• **What is being asked**: Would you restate all the data that follows, word for word?
──────── Data block ────────
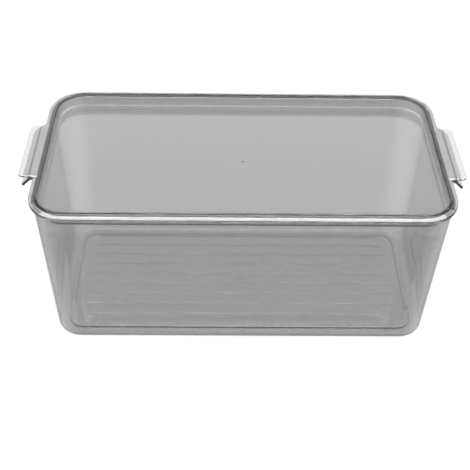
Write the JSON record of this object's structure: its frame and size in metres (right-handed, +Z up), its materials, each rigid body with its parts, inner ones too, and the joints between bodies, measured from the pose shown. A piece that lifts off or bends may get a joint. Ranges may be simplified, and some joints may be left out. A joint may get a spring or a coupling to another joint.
{
  "type": "fridge storage bin",
  "caption": "Clear rectangular fridge storage bin with drafted walls, a ribbed floor, a grip lip at each end and a lift-off lid with a sunk stacking panel.",
  "frame": {"origin": "centre of the footprint, on the surface that the tub stands on", "axes": "+Z up, +X along the bin towards one grip, +Y towards its back long side"},
  "size_m": [0.3432, 0.167, 0.1442],
  "materials": {
    "tub_plastic": "clear moulded plastic with a faint smoke tint, polished",
    "lid_plastic": "clear moulded plastic with a faint smoke tint, polished"
  },
  "bodies": {
    "tub": {"tub": "tub_plastic"},
    "lid": {"lid": "lid_plastic"}
  },
  "joints": [
    {"name": "lid_lift", "type": "slide", "parent": "tub", "child": "lid", "axis": [0, 0, 1], "range_m": [0, 0.06]}
  ]
}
────────
• **Problem solution**:
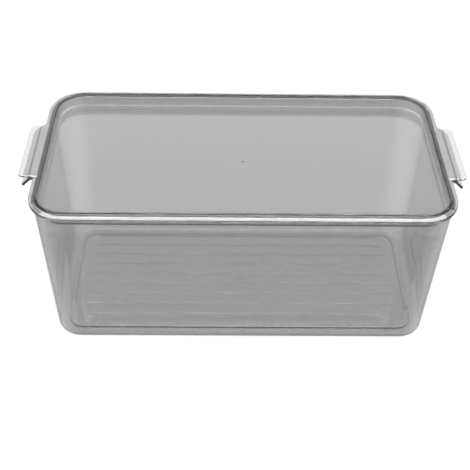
Write the JSON record of this object's structure: its frame and size in metres (right-handed, +Z up), its materials, each rigid body with its parts, inner ones too, and the joints between bodies, measured from the pose shown. A piece that lifts off or bends may get a joint. Ranges may be simplified, and some joints may be left out. A joint may get a spring or a coupling to another joint.
{
  "type": "fridge storage bin",
  "caption": "Clear rectangular fridge storage bin with drafted walls, a ribbed floor, a grip lip at each end and a lift-off lid with a sunk stacking panel.",
  "frame": {"origin": "centre of the footprint, on the surface that the tub stands on", "axes": "+Z up, +X along the bin towards one grip, +Y towards its back long side"},
  "size_m": [0.3432, 0.167, 0.1442],
  "materials": {
    "tub_plastic": "clear moulded plastic with a faint smoke tint, polished",
    "lid_plastic": "clear moulded plastic with a faint smoke tint, polished"
  },
  "bodies": {
    "tub": {"tub": "tub_plastic"},
    "lid": {"lid": "lid_plastic"}
  },
  "joints": [
    {"name": "lid_lift", "type": "slide", "parent": "tub", "child": "lid", "axis": [0, 0, 1], "range_m": [0, 0.06]}
  ]
}